Burmpac Bahamas (one of Houston's prizes being supported with considerable help from Glasgow) cracked a liner leaving Lisbon and we shut off the fuel rather than 'hang-up' the unit. All went well until the following morning when a loud bang followed by escaping steam (very like a compressor unloading except the hiss continued) not all the energy in the compression stroke was returned to the crankshaft and the water in the head had boiled building up enough pressure to blow out a joint in the jacket cooling piping.

We would have been for your scooter solution too, silence and Lisbon. Well, until the liner had been replaced anyway but Euan Davidson requisitioned me from TDU me and sent us off with "If she doesn't go now and stayed here and we repaired everything that needed doing she'll never sail". I stayed until Las Palmas where she picked up a spare liner. She continued to have an eventful life.


----------



## makko (Jul 20, 2006)

Stephen/David,

Large marine diesels can be "dead legged". That is, the piston "hung", disconnected from the crosshead. This is normally if a cylinder liner (for one example) fails and cannot be replaced. The engine timing can be tweaked and it will run fine, except for a decrease in available power.

There were two problems with the B&W's, late 70's, early 80's. One was as David described, erosion and dripping of the fuel injector nozzle. There were many failures due to pooling of oil on the piston crown (principally) with all the usual subsequent effects.

The other problem was the weld failure on the stem of the exhaust valve. The valve disc and stem were different materials (only the disc being stellited) and the disc would fall into the cylinder or jam in the seat with resultant, unwanted consequences! 

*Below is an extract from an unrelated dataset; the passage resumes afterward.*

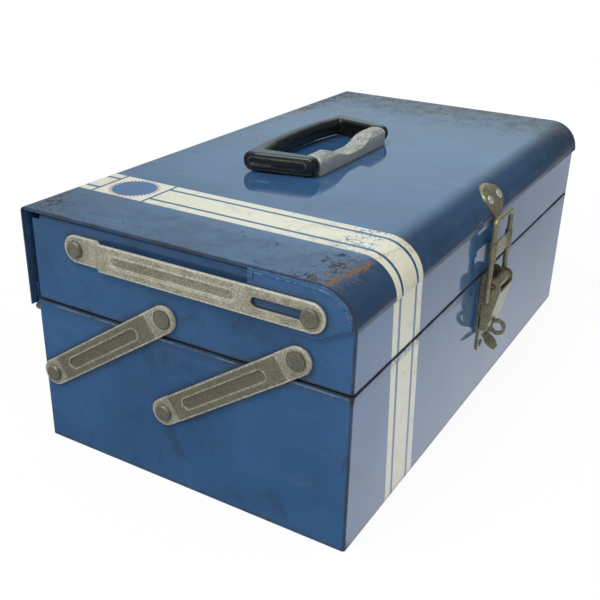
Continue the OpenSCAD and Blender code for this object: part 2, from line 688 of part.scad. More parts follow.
// ---------------------------------------------------------------- output
box_wrap();
box_end_l();
box_end_r();
hinge_leaf_box();
hinge_pin();
lower_rivets();
latch_base();
padlock_eye();
latch_base_rivets();
lever_pin();
tray_shell();
upper_rivets();
link_rivets();
rear_arm_l();
rear_arm_r();
front_arm_l();
front_arm_r();
link_l();
link_r();
slot_studs();
lid_shell();
lid_gusset_l();
lid_gusset_r();
hinge_leaf_lid();
stud_heads();
handle_bracket();
handle_plate();
handle_screws();
handle_pins();
handle_grip();
strike_plate();
strike_rivets();
latch_lever();
latch_bail();
bail_sleeve();
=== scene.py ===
import logging
import math
from collections.abc import Callable, Iterator, Sequence
from contextlib import contextmanager
from dataclasses import dataclass, field, replace
from enum import Enum
from itertools import cycle

import bmesh
import bpy
from mathutils import Matrix, Vector


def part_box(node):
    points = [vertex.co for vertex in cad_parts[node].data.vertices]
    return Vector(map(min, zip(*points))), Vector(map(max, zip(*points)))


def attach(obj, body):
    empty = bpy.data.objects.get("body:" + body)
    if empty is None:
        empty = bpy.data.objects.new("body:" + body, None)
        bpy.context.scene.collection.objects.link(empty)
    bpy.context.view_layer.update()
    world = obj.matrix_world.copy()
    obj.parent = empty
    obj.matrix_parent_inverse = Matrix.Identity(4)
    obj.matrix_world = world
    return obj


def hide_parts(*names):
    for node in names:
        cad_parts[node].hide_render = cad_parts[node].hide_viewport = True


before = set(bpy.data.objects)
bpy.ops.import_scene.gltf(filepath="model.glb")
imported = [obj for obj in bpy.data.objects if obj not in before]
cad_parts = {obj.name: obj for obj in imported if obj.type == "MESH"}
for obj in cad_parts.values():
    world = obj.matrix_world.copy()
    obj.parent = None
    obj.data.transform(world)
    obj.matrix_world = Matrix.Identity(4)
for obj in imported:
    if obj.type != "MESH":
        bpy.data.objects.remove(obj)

log = logging.getLogger("tool_box")

MM = 0.001
DOUBLE = 0.002  # vertices closer than this, in millimetres, are one
FLAT = 0.05  # faces that meet at less than this, in degrees, are one
CRISP = 35.0  # edges sharper than this, in degrees, aren't shaded smooth
Pair = tuple[float, float]
Triple = tuple[float, float, float]
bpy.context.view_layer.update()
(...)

A friend (RIP) survived a typhoon in the S. China Sea on a T&J Harrison: The engine was (maybe Doxford) a five cylinder opposed and, due to liner failures, had two cylinders "dead legged". Another liner, thankfully, failed as they were manoeuvering into berth! I think the ER gang were all wearing brown boiler suits by the time it was FWE! If I remember, the problem was poor quality control during fabrication of the liners.

Rgds.
Dave


----------



## makko (Jul 20, 2006)

I will give you 7/10 for your stoichiometric description, David! Try no more.......


----------



## dannic (Mar 10, 2013)

Stephen J. Card said:


> Good question!!!!!
> 
> Would this cause a problem with a piston, liners and every other part running with different temperatures from the other cylinders?
> 
> ...


Slow steaming most older engines, required different fuel injectors being fitted. 
1 tanker was on with a 10 cylinder engine, 3 injectors per cylinder, was a major job changing out all injectors after telex from office.
And of course 2 days later another telex to say - resume full speed, 13.5 knots!
Modern engines can alter injection, exhaust, timing etc. with computer.
Dannic


----------



## Stephen J. Card (Nov 5, 2006)

It was easier in the old days when the fuel was burnt in a boiler!


----------



## Varley (Oct 1, 2006)

makko said:


> I will give you 7/10 for your stoichiometric description, David! Try no more.......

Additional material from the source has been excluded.